Sadly creativity disappears when we do know what is ahead of us.

HDD is at practical limits. And I don't mean the so called practical limits predicted by university professors (some guy said 65nm for CPU lol) or theoretical limits that scientists give. The last few years we have been pretty much stuck at 1TB/platter or just a bit more at 1.33TB but at a cost (shingled or helium). SSD has already overtook HDD in terms of density and a 15TB SSD exists in 2.5-inch form factor, albeit with lots of stacked dies but fact remains NAND Flash practical limits is way denser in area and in 3D volume and weight.

And at the same time being faster than HDD and can work at 70 degrees C.

Many reliability problems that plague SSD can plague HDD also. If HDD even dares to go that dense that is.

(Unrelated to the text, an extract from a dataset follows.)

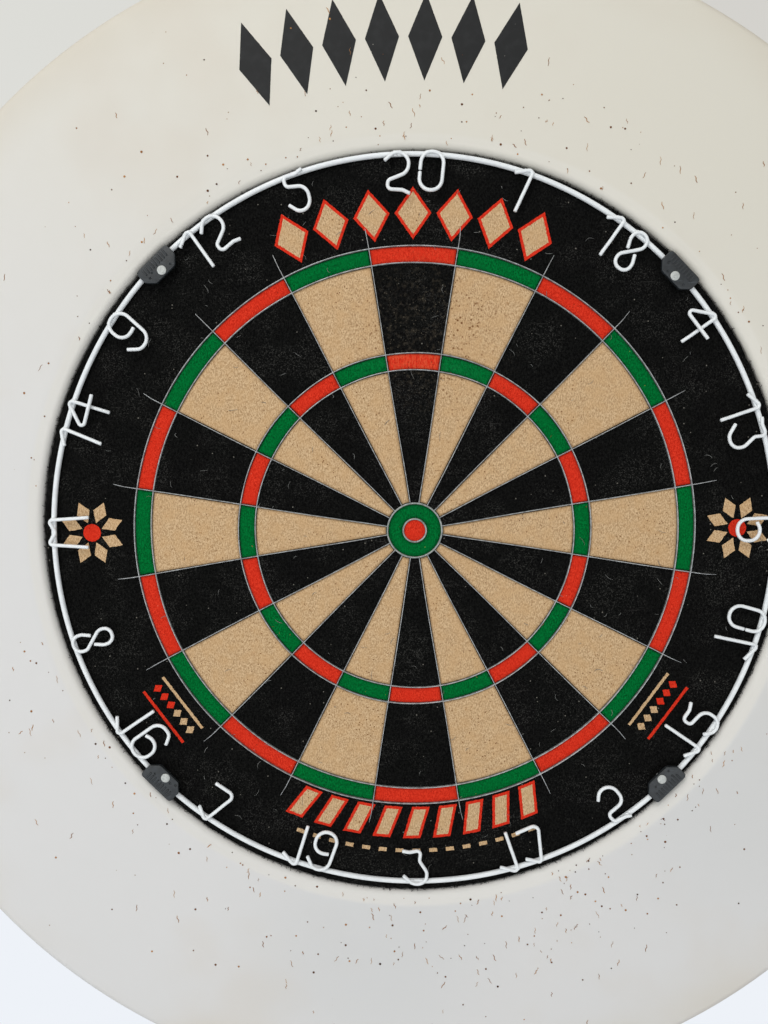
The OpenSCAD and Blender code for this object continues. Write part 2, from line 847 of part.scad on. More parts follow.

Oh and why the development speed is a straight line? Because the industry says so. Don't want to kill the cash cow too quickly.
 

wwenze

Member
2008-03-07 12:46 pm
BTW since the post talked about fast system memory that doesn't lose data when powered off, NV-DIMM is now the next big thing. Even now, when the technology isn't even there yet, companies are producing an emulated version using super capacitors attached to a normal RAM. In order for a new technology to work, you need a system to make use for it. So these fake NV-DIMM do that job while system integrators think of what to do with this new power. To illustrate, even if you placed NV-DIMM into a personal computer now, when you shut down and restart the computer, it still starts from POST. Because that is how the system works. It doesn't care if the data is still in the ram (And in a hot reboot, the data does remain in the RAM. People old enough will remember such viruses).

Very fast NAND like 3D X point can do this job. RRAM was once hyped as the future universal memory. But even then the memory heirachy will remain with faster smaller memory and slower bigger memory. Even though things like SRAM is physically the same for L1 L2 L3, and NAND / NOR flash use the same flash cell but arranged in a NAND vs NOR manner for density or speed. Because wiring is always a pain.
 

billshurv

Member
Paid Member
2014-03-01 11:53 pm
oi, less of the 'young un'. I'm not grey yet, but was born in the 60s. :)

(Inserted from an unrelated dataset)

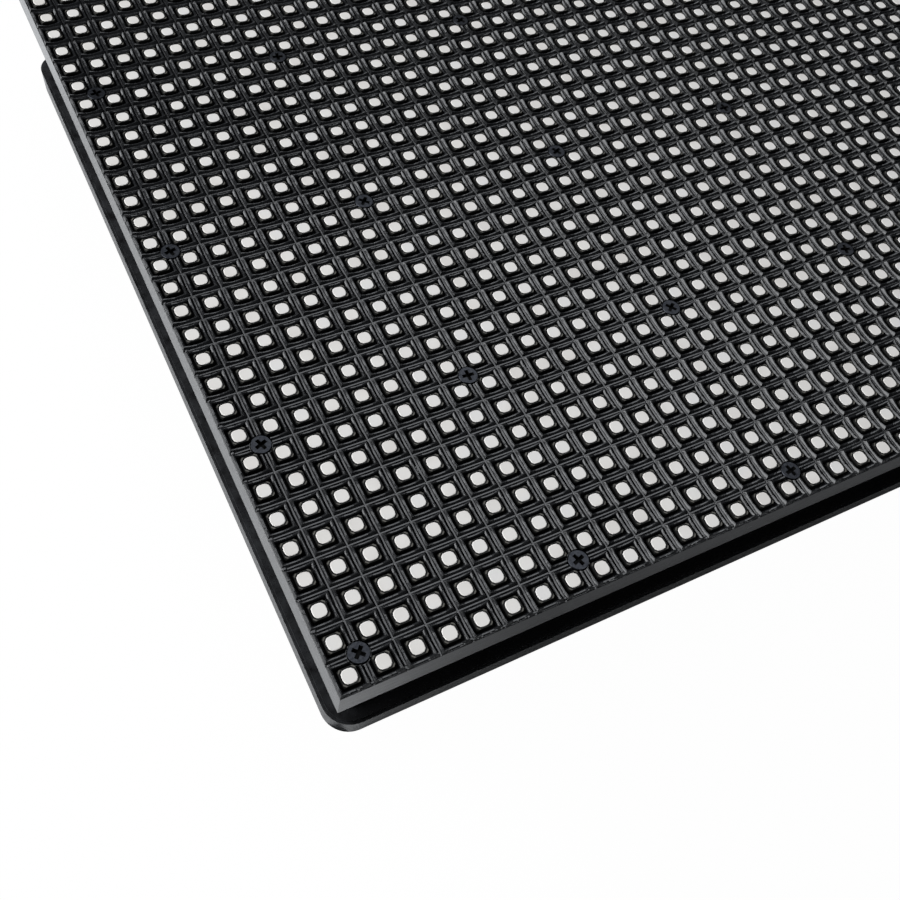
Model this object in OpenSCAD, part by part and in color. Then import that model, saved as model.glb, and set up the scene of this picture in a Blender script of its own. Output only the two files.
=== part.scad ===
// Outdoor RGB LED matrix panel: 64 by 32 lamps under a black mask, on a sealed rear case.
// Millimetres. X runs along the long side, Y along the short side, and the lamps face +Z.
// The origin is the middle of the rear rim's flat face, on which the panel rests.

/* [Lamps] */
// Distance from lamp to lamp, both ways
pitch = 5; // [4.5:0.1:6]
// Lamps along the long side
columns = 64; // [48:8:64]
// Lamps along the short side
rows = 32; // [24:8:32]
// Side of the square lamp package
lamp_w = 2.7; // [2:0.1:3]
// Height of the lamp package
lamp_h = 1.9; // [1.4:0.1:2.4]
// Thickness of the solder under a lamp
solder_t = 0.05; // [0.02:0.01:0.1]
// How far the lamps lie below the mask's ribs
lamp_recess = 0.1; // [0:0.05:0.5]

/* [Mask] */
// Gap between a lamp and the walls of its well
well_gap = 0.35; // [0.25:0.05:0.5]
// How far the frames round the lamps stand above the mask's ribs
frame_h = 0.5; // [0.3:0.1:0.8]
// Width of a frame's wall
frame_wall = 0.5; // [0.4:0.05:0.6]
// Gap between the mask's edge and the panel's nominal edge
edge_gap = 0.1; // [0:0.05:0.3]
// Height of the mask's side wall
mask_side_h = 6.5; // [5:0.5:9]
// Thickness of the mask's side wall
mask_wall = 1.6; // [1.2:0.1:2]

/* [Circuit board] */
// Thickness of the circuit board
pcb_t = 1.6; // [1:0.2:2.4]
// Gap between the board's edge and the mask's wall
pcb_gap = 0.3; // [0.2:0.1:0.6]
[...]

There is a resurgence in all sorts of old things amongst the hipster generation, along with their man buns and matching beards. film cameras that were worthless 5 years ago fetch something again as people rediscover the joys of having no idea if your pictures were good until after you get them back from developing!

for me tubes never went away. products like the fatman tubed ipod dock/amp probably did a lot to get them back in peoples minds, but whilst a teenager wants to shred on their guitar, there will be tube amps :)

I guess you could work out a lot by plotting disposable income in the 18-30 group by faddy rediscovery of things. And sure people have done just that!